United successfully navigated the stretch run of the 2012 MLS regular season without Dwayne DeRosario by changing its tactical approach. Now that DeRosario is healthy again, Ben Olsen must determine how much freedom to give the 2011 MVP while keeping United defensively sound.
United does boast other attacking weapons in Chris Pontius and Nick DeLeon, but getting away from what worked -- and what got them into the Eastern Conference Final -- will require further adjustment for a team that counts unproven young DP Rafael, second year player Casey Townsend and aging, prickly Carlos Ruiz among the notable additions at forward. In other words, United will rely on its midfield for goals and DeRosario will be crucial to that effort; what's as yet undetermined is how Olsen and United will balance letting DeRosario do his thing against what made United most successful last season.
Biggest X factor: Raphael Augusto
United's other young Brazilian loanee is also “Raphael” -- spelled with a “ph” -- Raphael Augusto from Fluminese. After spending the four months of his time just training with United last season, Raphael Augusto finally made his league debut in the team's biggest game to date, the first leg of the Eastern Conference final against Houston.
Expect Ben Olsen to give him more playing time this season, either as a deep-lying midfielder or in an attacking midfield role closer to goal. Through fatigue, injury and international call-ups, Raphael Augusto should finally get the chance to show the full scope of his talents. If they're up to par, he'll give United something of an unexpected boost in midfield depth.
Breakout player to watch: Pick 'em
It's not that D.C. United's roster lacks for younger players, more that many of them are already trusted contributors. From Bill Hamid to Perry Kitchen and Deleon, it's notable how well very young players have turned into important regulars in short order. That makes picking a "breakout player to watch" nearly impossible, because the young players who are not yet regulars are sitting behind a entrenched starters or remain deep down the depth chart.
Homegrown talent Conor Shanosky (21) has yet to make a senior appearance in three pro seasons. Defender Ethan White (22), another homegrown signing, took a step back and didn't appear for United in 2012 after a decent debut season in 2011. Newly acquired forward Casey Townsend was highly rated out of college but remains something of an unknown after playing 17 games and scoring just twice for a bad Chivas USA team last year. The best choice for breakout player might be the player we know the least about, new 20-year old Brazilian forward Rafael.
If not for a questionable call and a slew of injuries at the worst possible time, D.C. United could have played for its fifth MLS Cup title last December. As it is, they head into 2013 having surprised many having finished as high, and having gotten as far, as they did.

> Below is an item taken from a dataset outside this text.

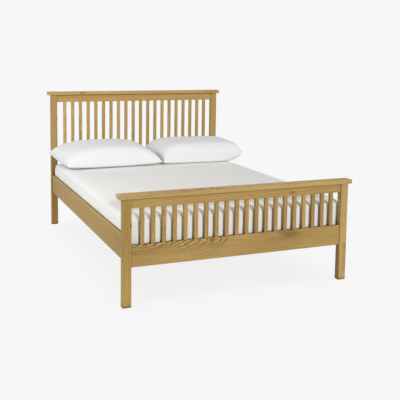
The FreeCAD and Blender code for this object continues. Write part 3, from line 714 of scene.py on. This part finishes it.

A new year brings new challenges, especially for a team who did little to upgrade their roster. But they'll have a fully healthy Dwayne DeRosario to start the season, a bonafide star in Chris Pontius, DeLeon with a year of professional experience under his belt and a core of young players. The more experience Ben Olsen collects as an MLS head coach, the more adept he becomes at steering his club through the campaign, so there's reason to hope that United will build on last year's success.
The Eastern Conference doesn't seem to have gotten away from United either, despite their lack of real spending during the offseason. On paper, United is still one of the conference's top five teams. Whether led by DeRosario again or on the backs of Pontius and DeLeon, United will have a shot at another playoff appearance in 2013. A lack of a quality MLS striker and some questions of depth make their margin thin but Ben Olsen proved in 2012 that he's capable of managing an undermanned team to the MLS playoffs, and very nearly, an MLS Cup final.